Hay cosas que hacemos sin darnos cuenta que tienen grandes consecuencias en nuestro bienestar. Una de ellas es la vinculación automática entre el ingreso y el gasto: gastamos en función de lo que ingresamos, y no de lo que necesitamos.
Esto está tan asumido que ni lo cuestionamos: todo el mundo parece convencido de que cuando el ingreso aumenta, es inevitable que los gastos aumenten hasta – literalmente – alcanzar al ingreso.
Luego está el asunto del ritmo. La dependencia que establecemos, también sin darnos cuenta, entre ingreso y gasto es tan fuerte que recibir dinero y empezar a gastarlo parecen ser lo mismo. Es como si ambos fueran el mismo músculo, incapaces de moverse de manera independiente.
La verdad es, sin embargo, que ingreso y gasto son dos variables que responden a determinantes y riesgos diferentes. Por lo tanto, no existe ninguna razón – que no sea un mal hábito – para tal vinculación automática.
La cantidad y la calidad de nuestro ingreso dependen de la naturaleza y los riesgos específicos de nuestra actividad productiva. El gasto, en cambio, depende de las decisiones de consumo, adquisición e inversión que tomemos, las cuales son influidas por factores distintos a los del ingreso.

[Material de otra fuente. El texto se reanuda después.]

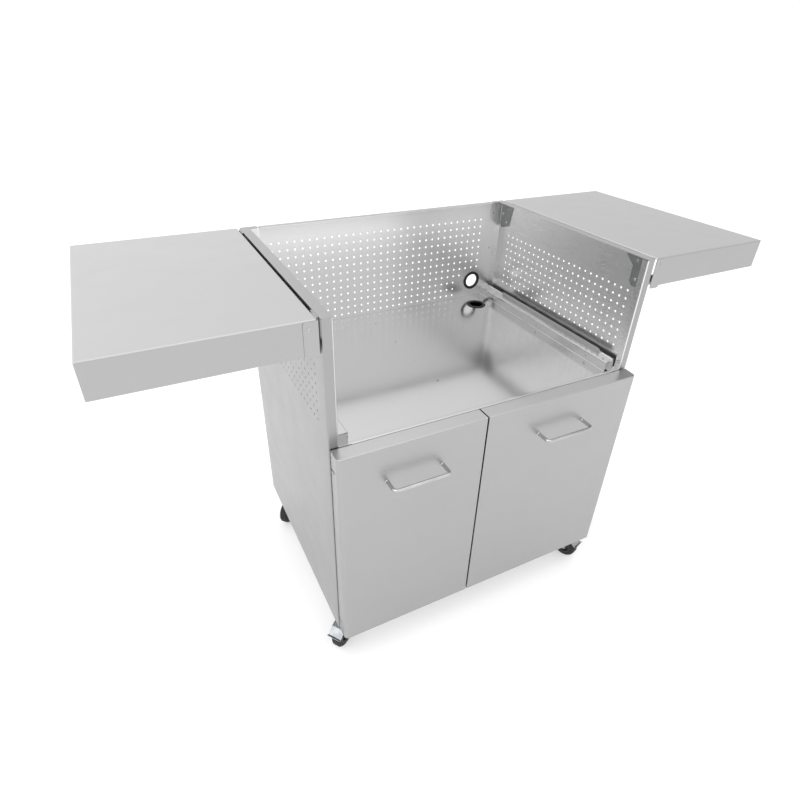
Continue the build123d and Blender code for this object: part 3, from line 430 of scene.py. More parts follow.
def islands(node: str) -> list[list[Vector]]:
    """Vertices of each separate solid in a CAD node, in order of the solids' centres."""
    work = opened(node)
    groups = []
    left = set(work.verts)
    while left:
        stack = [left.pop()]
        group = []
        while stack:
            vert = stack.pop()
            group.append(vert.co.copy())
            joined = {edge.other_vert(vert) for edge in vert.link_edges} & left
            left -= joined
            stack.extend(joined)
        groups.append(group)
    work.free()

    def centre(group: list[Vector]) -> tuple[float, ...]:
        """Rounded middle of a group, to sort by."""
        return tuple(round(value, 5) for value in sum(group, Vector()) / len(group))

    return sorted(groups, key=centre)


# ---------------------------------------------------------------- finishes


def srgb(code: str) -> tuple[float, float, float, float]:
    """Turn an sRGB hex code, with or without its #, into a linear colour and an alpha of 1."""
    digits = code.lstrip("#")
    values = [int(digits[index:index + 2], 16) / 255 for index in (0, 2, 4)]
    return (*(v / 12.92 if v <= 0.04045 else ((v + 0.055) / 1.055) ** 2.4 for v in values), 1.0)


def add(tree: NodeTree, kind: str, inputs: dict[Any, Any] | None = None, **settings: Any) -> Node:
    """Add one node, with its settings and links.

    Args:
        tree: tree that gets the node.
        kind: the node's type name.
        inputs: input socket (name or index) to a value or an output socket to link from.
        **settings: properties of the node.

    Returns:
        The new node.
    """
    node = tree.nodes.new(kind)
    for key, value in settings.items():
        setattr(node, key, value)
    for key, value in (inputs or {}).items():
        if isinstance(value, NodeSocket):
            tree.links.new(value, node.inputs[key])
        else:
            node.inputs[key].default_value = value
    return node


def calc(tree: NodeTree, operation: str, a: Any, b: Any) -> NodeSocket:
    """Result of one arithmetic step on two values or sockets."""
    return add(tree, "ShaderNodeMath", {0: a, 1: b}, operation=operation).outputs[0]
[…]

Un paso importante hacia la sostenibilidad del bienestar es separar las decisiones de gasto de la ocurrencia directa del ingreso. Más bien, nuestros gastos deben obedecer a una gestión consciente de nuestro costo de vida y de nuestro perfil particular de riesgos.
Dos ejercicios
Para ejercitar la separación de los ritmos de ingresos y gastos, prueba lo siguiente: la próxima vez que cobres, oblígate a esperar 24 horas antes de tocar el dinero para pagar o gastar. Verás cómo esta espera no tiene consecuencias, y cómo el enlace automático entre ingreso y gasto está sólo en nuestras mentes. Tener cuentas separadas para ingresos y gastos también puede ayudar.